* _Exercise data_:
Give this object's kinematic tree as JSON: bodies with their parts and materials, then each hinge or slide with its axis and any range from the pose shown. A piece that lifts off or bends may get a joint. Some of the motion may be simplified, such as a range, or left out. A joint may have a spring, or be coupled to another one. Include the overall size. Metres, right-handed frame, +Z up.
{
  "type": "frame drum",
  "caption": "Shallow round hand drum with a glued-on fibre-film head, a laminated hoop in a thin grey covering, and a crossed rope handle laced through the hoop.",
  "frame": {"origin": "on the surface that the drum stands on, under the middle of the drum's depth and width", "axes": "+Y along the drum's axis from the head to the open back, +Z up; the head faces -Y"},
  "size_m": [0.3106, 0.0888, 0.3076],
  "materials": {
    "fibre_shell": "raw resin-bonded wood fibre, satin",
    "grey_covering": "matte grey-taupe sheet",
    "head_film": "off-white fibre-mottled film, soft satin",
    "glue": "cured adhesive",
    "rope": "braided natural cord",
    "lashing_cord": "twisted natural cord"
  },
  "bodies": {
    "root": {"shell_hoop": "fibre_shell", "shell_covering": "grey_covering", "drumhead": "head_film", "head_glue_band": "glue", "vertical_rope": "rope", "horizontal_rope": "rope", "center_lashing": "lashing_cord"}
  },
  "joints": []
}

--

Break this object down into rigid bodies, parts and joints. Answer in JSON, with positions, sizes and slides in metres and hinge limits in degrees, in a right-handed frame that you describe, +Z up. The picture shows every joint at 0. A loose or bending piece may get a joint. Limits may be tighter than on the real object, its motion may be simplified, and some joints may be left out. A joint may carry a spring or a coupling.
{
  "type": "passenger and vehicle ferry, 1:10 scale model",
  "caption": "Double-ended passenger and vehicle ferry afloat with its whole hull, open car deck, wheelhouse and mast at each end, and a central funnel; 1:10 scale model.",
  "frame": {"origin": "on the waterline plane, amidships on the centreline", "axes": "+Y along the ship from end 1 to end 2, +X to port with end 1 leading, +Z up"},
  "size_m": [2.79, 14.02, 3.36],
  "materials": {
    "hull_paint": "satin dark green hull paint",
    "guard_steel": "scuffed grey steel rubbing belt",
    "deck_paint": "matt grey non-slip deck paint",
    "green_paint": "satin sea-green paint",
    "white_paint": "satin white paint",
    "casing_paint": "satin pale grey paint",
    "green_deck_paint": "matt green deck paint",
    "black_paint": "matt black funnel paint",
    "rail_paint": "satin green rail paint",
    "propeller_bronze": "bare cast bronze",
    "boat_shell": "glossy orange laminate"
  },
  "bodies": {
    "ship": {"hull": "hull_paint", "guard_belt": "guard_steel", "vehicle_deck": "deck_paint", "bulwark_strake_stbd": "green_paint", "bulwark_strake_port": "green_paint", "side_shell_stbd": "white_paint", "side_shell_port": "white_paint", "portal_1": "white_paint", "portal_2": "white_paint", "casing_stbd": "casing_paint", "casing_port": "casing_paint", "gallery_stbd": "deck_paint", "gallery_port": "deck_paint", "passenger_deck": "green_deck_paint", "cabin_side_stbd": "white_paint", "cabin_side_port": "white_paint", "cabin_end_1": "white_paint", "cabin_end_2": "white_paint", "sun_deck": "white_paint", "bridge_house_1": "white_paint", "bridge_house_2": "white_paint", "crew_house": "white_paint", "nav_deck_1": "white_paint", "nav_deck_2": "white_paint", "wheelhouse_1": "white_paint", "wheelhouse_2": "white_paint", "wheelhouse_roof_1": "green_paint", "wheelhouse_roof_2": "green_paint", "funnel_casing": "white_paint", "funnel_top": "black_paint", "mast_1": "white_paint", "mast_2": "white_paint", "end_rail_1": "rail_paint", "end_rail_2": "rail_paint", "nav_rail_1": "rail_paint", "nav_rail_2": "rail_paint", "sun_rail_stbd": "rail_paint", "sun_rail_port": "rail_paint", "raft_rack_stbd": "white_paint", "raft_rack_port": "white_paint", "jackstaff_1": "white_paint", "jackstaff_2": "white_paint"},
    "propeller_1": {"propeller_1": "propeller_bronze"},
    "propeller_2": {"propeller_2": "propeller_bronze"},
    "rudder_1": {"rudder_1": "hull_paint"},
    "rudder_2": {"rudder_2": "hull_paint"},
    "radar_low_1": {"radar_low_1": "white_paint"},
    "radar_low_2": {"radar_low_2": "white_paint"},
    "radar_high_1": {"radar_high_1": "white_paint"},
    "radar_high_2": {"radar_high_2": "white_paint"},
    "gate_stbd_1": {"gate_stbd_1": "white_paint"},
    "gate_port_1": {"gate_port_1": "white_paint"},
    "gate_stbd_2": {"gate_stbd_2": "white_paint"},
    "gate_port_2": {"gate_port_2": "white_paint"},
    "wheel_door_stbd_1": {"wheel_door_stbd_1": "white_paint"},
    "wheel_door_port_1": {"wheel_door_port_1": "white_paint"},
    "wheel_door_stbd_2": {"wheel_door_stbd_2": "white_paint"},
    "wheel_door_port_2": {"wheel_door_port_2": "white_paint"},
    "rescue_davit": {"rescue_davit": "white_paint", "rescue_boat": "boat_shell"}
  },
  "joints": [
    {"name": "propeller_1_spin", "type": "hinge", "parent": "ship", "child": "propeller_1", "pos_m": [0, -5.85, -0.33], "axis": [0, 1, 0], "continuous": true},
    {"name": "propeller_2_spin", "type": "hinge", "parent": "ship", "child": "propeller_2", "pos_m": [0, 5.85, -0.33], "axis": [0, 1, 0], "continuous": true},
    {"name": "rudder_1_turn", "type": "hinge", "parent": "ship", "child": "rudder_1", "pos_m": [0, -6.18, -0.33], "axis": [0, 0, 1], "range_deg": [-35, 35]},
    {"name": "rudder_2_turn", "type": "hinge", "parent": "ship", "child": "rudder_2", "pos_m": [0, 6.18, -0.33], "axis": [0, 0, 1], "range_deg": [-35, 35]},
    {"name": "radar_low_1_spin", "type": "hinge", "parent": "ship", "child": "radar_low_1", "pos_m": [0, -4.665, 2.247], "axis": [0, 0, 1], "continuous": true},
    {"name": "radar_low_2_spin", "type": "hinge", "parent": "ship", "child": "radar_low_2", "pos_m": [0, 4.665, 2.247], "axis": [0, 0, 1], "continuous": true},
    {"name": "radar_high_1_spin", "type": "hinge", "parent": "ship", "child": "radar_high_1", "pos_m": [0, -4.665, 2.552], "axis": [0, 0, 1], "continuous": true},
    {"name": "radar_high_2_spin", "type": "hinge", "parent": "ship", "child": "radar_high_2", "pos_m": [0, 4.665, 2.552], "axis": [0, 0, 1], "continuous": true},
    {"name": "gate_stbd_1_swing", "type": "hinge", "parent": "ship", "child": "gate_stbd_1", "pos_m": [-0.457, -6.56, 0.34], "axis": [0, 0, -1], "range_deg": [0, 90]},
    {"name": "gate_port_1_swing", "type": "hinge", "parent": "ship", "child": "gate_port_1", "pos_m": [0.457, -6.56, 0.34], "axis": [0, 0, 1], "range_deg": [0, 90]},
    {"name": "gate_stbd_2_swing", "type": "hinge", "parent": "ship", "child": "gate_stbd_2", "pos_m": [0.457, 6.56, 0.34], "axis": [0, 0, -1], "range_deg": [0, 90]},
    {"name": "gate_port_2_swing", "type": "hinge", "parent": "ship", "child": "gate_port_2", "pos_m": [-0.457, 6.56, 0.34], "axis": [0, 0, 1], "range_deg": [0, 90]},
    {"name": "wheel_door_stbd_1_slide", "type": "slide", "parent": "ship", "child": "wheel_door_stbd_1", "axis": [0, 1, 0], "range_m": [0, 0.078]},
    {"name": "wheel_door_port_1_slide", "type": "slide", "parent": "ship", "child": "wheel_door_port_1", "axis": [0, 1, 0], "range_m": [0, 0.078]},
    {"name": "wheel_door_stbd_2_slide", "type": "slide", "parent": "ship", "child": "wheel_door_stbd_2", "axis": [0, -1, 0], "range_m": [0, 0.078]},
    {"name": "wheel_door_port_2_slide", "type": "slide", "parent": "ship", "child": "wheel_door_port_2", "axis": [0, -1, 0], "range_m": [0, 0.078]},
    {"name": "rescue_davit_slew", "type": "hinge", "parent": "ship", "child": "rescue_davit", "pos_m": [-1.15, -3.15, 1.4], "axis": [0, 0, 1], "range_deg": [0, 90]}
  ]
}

* _Task directions_: Select the lines that carry the string "joints" and copy them.

* _Reply to the task_:
  "joints": []
Break this object down into rigid bodies, parts and joints. Answer in JSON, with positions, sizes and slides in metres and hinge limits in degrees, in a right-handed frame that you describe, +Z up. The picture shows every joint at 0. A loose or bending piece may get a joint. Limits may be tighter than on the real object, its motion may be simplified, and some joints may be left out. A joint may carry a spring or a coupling.
  "joints": [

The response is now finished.